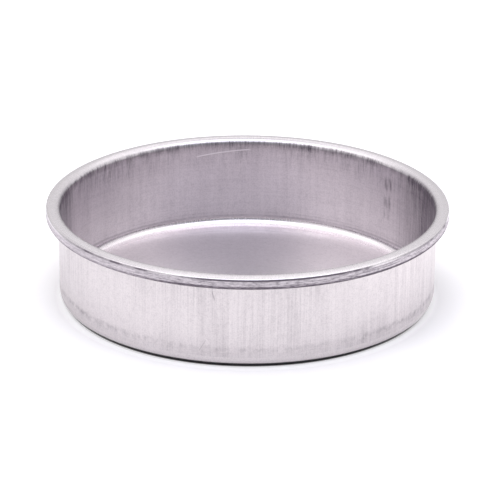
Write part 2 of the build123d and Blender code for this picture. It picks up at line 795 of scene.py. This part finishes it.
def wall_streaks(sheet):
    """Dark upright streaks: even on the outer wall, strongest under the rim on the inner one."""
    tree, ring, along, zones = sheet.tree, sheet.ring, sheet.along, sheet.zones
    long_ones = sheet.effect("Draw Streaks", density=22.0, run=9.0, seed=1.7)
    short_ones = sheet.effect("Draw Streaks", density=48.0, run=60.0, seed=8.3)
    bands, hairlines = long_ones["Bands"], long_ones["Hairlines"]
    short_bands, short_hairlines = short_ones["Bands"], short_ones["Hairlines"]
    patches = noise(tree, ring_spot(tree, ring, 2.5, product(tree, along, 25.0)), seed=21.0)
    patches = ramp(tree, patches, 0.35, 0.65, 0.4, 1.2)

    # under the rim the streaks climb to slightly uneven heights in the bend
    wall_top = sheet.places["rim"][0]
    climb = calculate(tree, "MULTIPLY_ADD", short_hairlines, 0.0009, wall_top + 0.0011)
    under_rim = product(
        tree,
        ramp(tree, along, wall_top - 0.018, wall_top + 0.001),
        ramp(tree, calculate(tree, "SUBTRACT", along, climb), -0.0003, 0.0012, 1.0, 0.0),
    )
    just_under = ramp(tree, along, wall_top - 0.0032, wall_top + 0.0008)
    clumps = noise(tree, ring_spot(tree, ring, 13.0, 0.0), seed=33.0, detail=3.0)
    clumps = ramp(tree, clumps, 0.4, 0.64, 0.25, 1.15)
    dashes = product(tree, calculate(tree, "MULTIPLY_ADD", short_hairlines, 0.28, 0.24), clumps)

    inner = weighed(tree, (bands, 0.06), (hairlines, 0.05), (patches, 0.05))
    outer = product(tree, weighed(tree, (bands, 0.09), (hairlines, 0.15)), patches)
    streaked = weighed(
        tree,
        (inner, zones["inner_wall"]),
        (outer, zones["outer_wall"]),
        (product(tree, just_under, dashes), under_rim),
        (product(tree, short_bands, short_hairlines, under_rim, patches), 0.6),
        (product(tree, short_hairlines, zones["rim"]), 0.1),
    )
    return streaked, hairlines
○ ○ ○
Problem: Please print exactly what appears from the first line of the data through the line with "0.28, 0.24), clumps)", including both of those lines and nothing past them.

Output of the exercise:
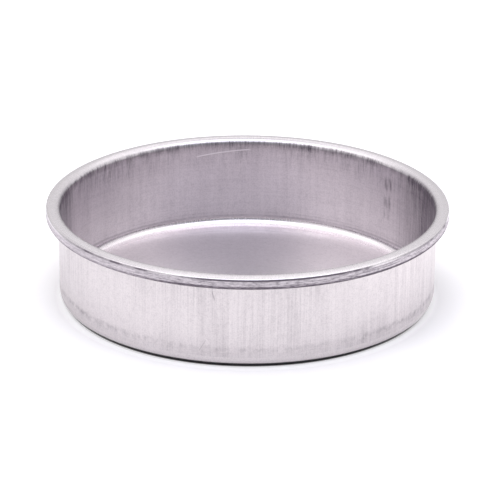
Write part 2 of the build123d and Blender code for this picture. It picks up at line 795 of scene.py. This part finishes it.
def wall_streaks(sheet):
    """Dark upright streaks: even on the outer wall, strongest under the rim on the inner one."""
    tree, ring, along, zones = sheet.tree, sheet.ring, sheet.along, sheet.zones
    long_ones = sheet.effect("Draw Streaks", density=22.0, run=9.0, seed=1.7)
    short_ones = sheet.effect("Draw Streaks", density=48.0, run=60.0, seed=8.3)
    bands, hairlines = long_ones["Bands"], long_ones["Hairlines"]
    short_bands, short_hairlines = short_ones["Bands"], short_ones["Hairlines"]
    patches = noise(tree, ring_spot(tree, ring, 2.5, product(tree, along, 25.0)), seed=21.0)
    patches = ramp(tree, patches, 0.35, 0.65, 0.4, 1.2)

    # under the rim the streaks climb to slightly uneven heights in the bend
    wall_top = sheet.places["rim"][0]
    climb = calculate(tree, "MULTIPLY_ADD", short_hairlines, 0.0009, wall_top + 0.0011)
    under_rim = product(
        tree,
        ramp(tree, along, wall_top - 0.018, wall_top + 0.001),
        ramp(tree, calculate(tree, "SUBTRACT", along, climb), -0.0003, 0.0012, 1.0, 0.0),
    )
    just_under = ramp(tree, along, wall_top - 0.0032, wall_top + 0.0008)
    clumps = noise(tree, ring_spot(tree, ring, 13.0, 0.0), seed=33.0, detail=3.0)
    clumps = ramp(tree, clumps, 0.4, 0.64, 0.25, 1.15)
    dashes = product(tree, calculate(tree, "MULTIPLY_ADD", short_hairlines, 0.28, 0.24), clumps)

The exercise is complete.